Texas House Bill number 3979 is supposed to encourage teachers to present multiple viewpoints of controversial topics. I’m sure the law was intended to address the concern that some people have that their children will be fed a political agenda that doesn’t align with their preferred views… or that white children will somehow be made to feel guilty for the fact that they’re white. Personally, I can understand why some parents worry about that. I happen to agree that no one should feel ashamed of who they are, particularly when it comes to things they can’t change. That includes so-called “privileged” people.

However… there are some subjects that are sacred. The Holocaust is one of those topics where there is no “other view”. There have been people who have denied that the Holocaust happened, or they try to present it in a way that is sympathetic to the Nazi movement. Make no mistake about it. The Holocaust was absolutely horrifying; it’s real; and it didn’t happen all that long ago. Now, more than ever, we must be aware of the danger that can come from turning a blind eye to what happened in Europe during the 1930s and 40s. It was less than 100 years ago… and frankly, whenever I see Donald Trump rally a crowd, I’m reminded a lot of how Hitler came to power.

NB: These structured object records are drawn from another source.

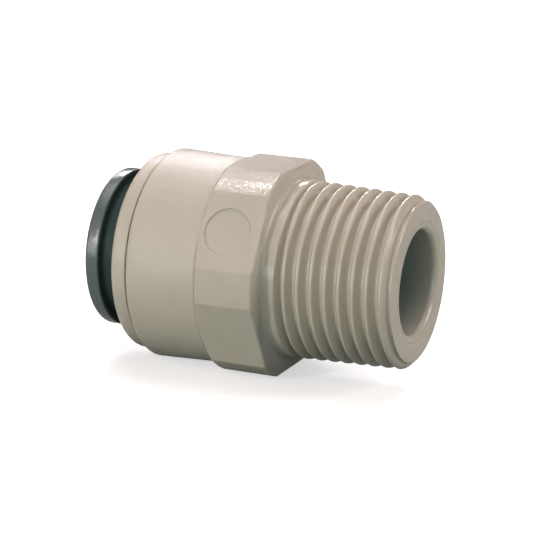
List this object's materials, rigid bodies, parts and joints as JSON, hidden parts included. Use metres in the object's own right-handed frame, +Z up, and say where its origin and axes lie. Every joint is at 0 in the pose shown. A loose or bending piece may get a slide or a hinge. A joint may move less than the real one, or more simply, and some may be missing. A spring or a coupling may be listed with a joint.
{
  "type": "push-fit straight adapter",
  "caption": "Straight adapter with a push-fit tube socket, a sliding release collet, a wrench hexagon and a tapered male pipe thread.",
  "frame": {"origin": "on the common axis, in the plane of the hexagon's shoulder face, inside the waterway bore", "axes": "+X along the axis towards the threaded end, the tube enters from -X; +Z up with the part lying on one flat of its hexagon"},
  "size_m": [0.0313, 0.0212, 0.0205],
  "materials": {
    "body_plastic": "satin moulded",
    "collet_plastic": "satin moulded",
    "seal_rubber": "smooth",
    "tooth_steel": "stamped"
  },
  "bodies": {
    "fitting": {"body": "body_plastic", "end_cap": "body_plastic", "o_ring": "seal_rubber", "spacer_washer": "body_plastic"},
    "release_collet": {"collet": "collet_plastic", "grip_tooth_1": "tooth_steel", "grip_tooth_2": "tooth_steel", "grip_tooth_3": "tooth_steel", "grip_tooth_4": "tooth_steel", "grip_tooth_5": "tooth_steel", "grip_tooth_6": "tooth_steel", "grip_tooth_7": "tooth_steel", "grip_tooth_8": "tooth_steel"}
  },
  "joints": [
    {"name": "collet_slide", "type": "slide", "parent": "fitting", "child": "release_collet", "axis": [1, 0, 0], "range_m": [0, 0.0021]}
  ]
}
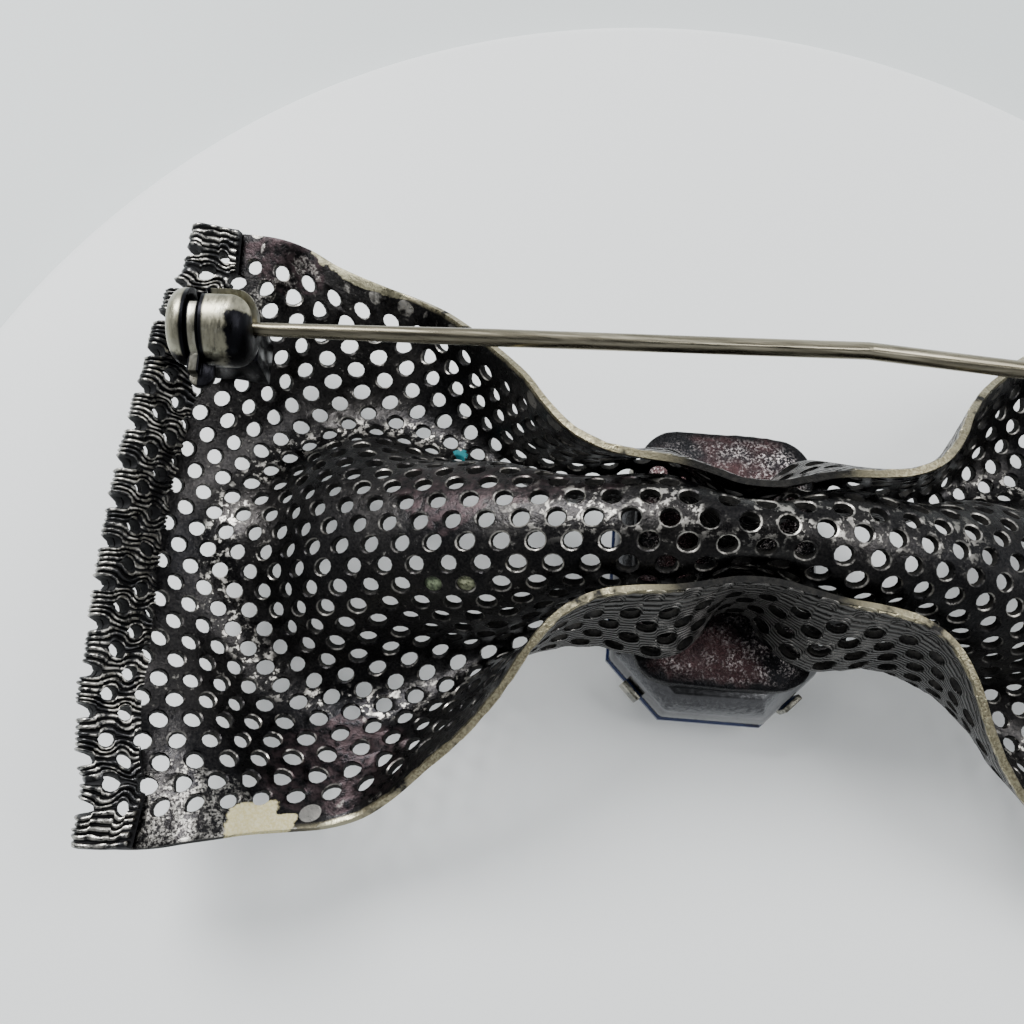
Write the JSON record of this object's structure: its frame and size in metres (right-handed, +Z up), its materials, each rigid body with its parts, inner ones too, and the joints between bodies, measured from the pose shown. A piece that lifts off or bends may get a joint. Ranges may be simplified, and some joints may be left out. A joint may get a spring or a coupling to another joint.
{
  "type": "bow brooch",
  "caption": "Perforated sheet-metal bow brooch lying face down, with a cut-corner stone in a closed claw setting under its waist, a hinged pin and a roll-over catch.",
  "frame": {"origin": "middle of the stone's table, the flat face that the brooch lies on", "axes": "+X along the bow towards the hinge, +Y across the bow towards the pin, +Z up from the table to the back of the bow"},
  "size_m": [0.0722, 0.0374, 0.016],
  "materials": {
    "black_plate": "black gunmetal plating, worn pale at rims and creases",
    "cast_setting": "dark sandy casting",
    "blue_stone": "polished facets",
    "worn_fittings": "worn black plating over pale brass",
    "stem_wire": "dull olive nickel silver wire"
  },
  "bodies": {
    "brooch": {"bow_sheet": "black_plate", "stone_setting": "cast_setting", "center_stone": "blue_stone", "catch_housing": "worn_fittings", "hinge_bracket": "worn_fittings", "hinge_rivet": "worn_fittings"},
    "pin": {"pin_stem": "stem_wire"},
    "catch": {"catch_rotor": "worn_fittings"}
  },
  "joints": [
    {"name": "pin_hinge", "type": "hinge", "parent": "brooch", "child": "pin", "pos_m": [0.03052, 0.01157, 0.01117], "axis": [-0.037, 0.7061, -0.7071], "range_deg": [0, 80]},
    {"name": "catch_turn", "type": "hinge", "parent": "brooch", "child": "catch", "pos_m": [-0.03192, 0.01026, 0.01177], "axis": [-0.9986, -0.0523, 0], "range_deg": [0, 100]}
  ]
}
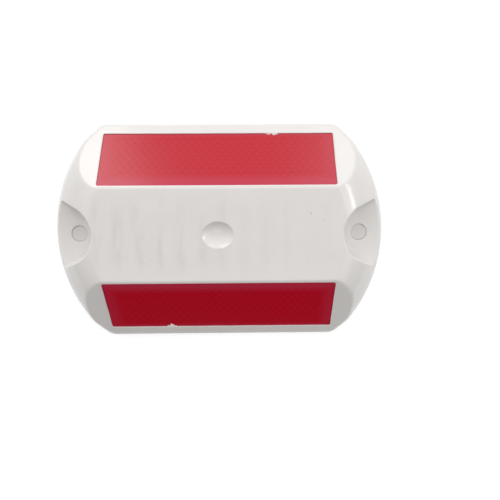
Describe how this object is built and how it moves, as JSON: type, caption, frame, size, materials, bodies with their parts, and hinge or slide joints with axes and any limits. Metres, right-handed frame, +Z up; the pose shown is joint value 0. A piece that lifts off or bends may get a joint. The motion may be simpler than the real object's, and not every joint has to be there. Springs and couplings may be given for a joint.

When a teacher asked Gina Peddy how one might oppose the Holocaust, Peddy’s response was “Believe me. That’s come up.” Wow… REALLY?

There was a time when I considered becoming a school teacher. I went to a college that is very well known for producing outstanding teachers. Many of my friends are teachers. But honestly, after reading about some of the crazy stuff teachers have to deal with nowadays, I am kind of glad that notion went by the wayside. It seems like back in my day, parents trusted and respected teachers more than they do now. I have seen what goes in to making teachers, and what they have to do to be qualified to teach. They don’t get paid a lot in many places, even though their value is immeasurable and they are vital to human development.

I am pretty appalled that someone in the education system in Texas suggested that teachers should present opposing views to the Holocaust, even if that comment was made due to a massive brain fart. It really is embarrassing. And I can see why teachers are so concerned. One elementary school teacher said:

“Teachers are literally afraid that we’re going to be punished for having books in our classes. There are no children’s books that show the ‘opposing perspective’ of the Holocaust or the ‘opposing perspective’ of slavery. Are we supposed to get rid of all of the books on those subjects?”

Imagine having to grade masses of papers, answer dozens of irate emails and phone calls, AND be concerned that the books you’ve chosen for your classroom library might be deemed controversial, even when the validity of the subject matter is not in dispute. Teachers definitely have a tough job, and this kind of situation only makes it tougher…

And once again, it makes me glad I don’t have to deal with this problem myself. I think if I had children, I would want them to be free to read almost everything. I grew up with parents who mostly let me read what I wanted. All it did was open my mind and make me love reading. I really think this new law is misguided, even if it was well-intentioned. This situation ought to be fixed as soon as possible, before more excellent teachers decide to change careers.